The AFL-CIO also disputes the appeals-court rulings' contention that Block and Griffin were appointed illegally. "It is grossly unfair that Republican intransigence prevented two superb and highly qualified NLRB members, Dick Griffin and Sharon Block, from continuing to serve the American people," AFL-CIO President Richard Trumka said in a statement. But Trumka praised Schiffer's and Hirozawa's qualifications and experience.

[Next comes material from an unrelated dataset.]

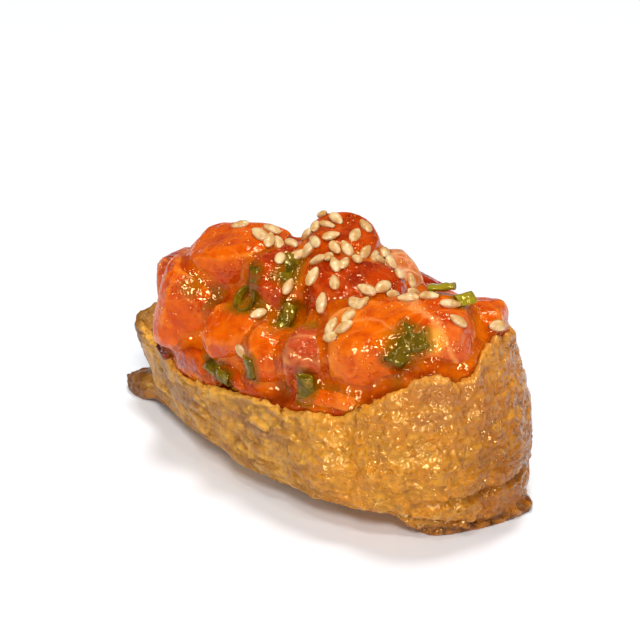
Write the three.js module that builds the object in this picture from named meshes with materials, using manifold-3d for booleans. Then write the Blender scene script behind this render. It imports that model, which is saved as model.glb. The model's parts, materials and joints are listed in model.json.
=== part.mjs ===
// Inari sushi: a pocket of fried tofu skin, filled with rice and heaped with diced raw salmon.
// Millimetres, +Z up. X runs along the pocket and Y across it; the origin is under the middle of
// the whole piece, in the plane that it rests on.
import * as THREE from "three";
import { mergeVertices } from "three/addons/utils/BufferGeometryUtils.js";
import Module from "manifold-3d";

const wasm = await Module();
wasm.setup();
const { Manifold } = wasm;

// ---- Driving dimensions -------------------------------------------------------------------
const SKIN = 2.4; // thickness of the tofu skin in the wall
const FLOOR = 2.6; // thickness of the skin under the rice
const SLIVER = 0.1; // details of a cut face smaller than this are drawn together
const GAP = 0.3; // free space between neighbouring pieces
const RIM_ROUND = 0.35; // how far the cut rim is rounded up
const LOWEST_INSIDE = 0.12; // share of the wall's height where the inner skin meets the floor
const RICE_TOP = 0.84; // share of the wall's height that the rice reaches
const RICE_PEAK = 22; // height of the rice in the middle of the heap
const HEEL_OUT = 0.62; // share of the way from foot to belly that the heel already stands out
const HEEL_UP = 0.2; // height of the heel above the foot, as a share of the belly's height
const MIDDLE_X = -4; // where the middle of the pocket is along its length
const ABOVE_RIM = 20; // how far the space over the rim is followed up
const HEAP_TOP = 50; // a height above everything
const TURNS = 84; // columns of facets around the outside of the pocket
const WALL_ROWS = 7; // rows of facets up the outside
const INNER_TURNS = 42; // columns of facets around the inside
const INNER_ROWS = 4; // rows of facets up the inside, and up the rice
const RICE_TURNS = 24; // columns of facets around the rice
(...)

Construction industry officials are watching to see whether the NLRB reissues a rule streamlining the precertification process for union representation elections. Unions supported the changes, but construction groups said the regulation would have denied employers sufficient time to prepare for the elections. The U.S. Court of Appeals for the D.C. Circuit struck down the rule in May 2012, saying the NLRB lacked a quorum when it issued the rule. But the court also said the board could reinstate the rule if a quorum is present to approve it. When its board is in place, NLRB may choose to revisit its changes, says Geoff Burr, Associated Builders & Contractors vice president of federal affairs. "Our fear is not that they are going to make the rule more business-friendly, but less," Burr says. "Based on pretty much every action of the board under Chairman Pearce," he adds, "we have no reason to believe that there will be much to like" about the rule, if it is reissued.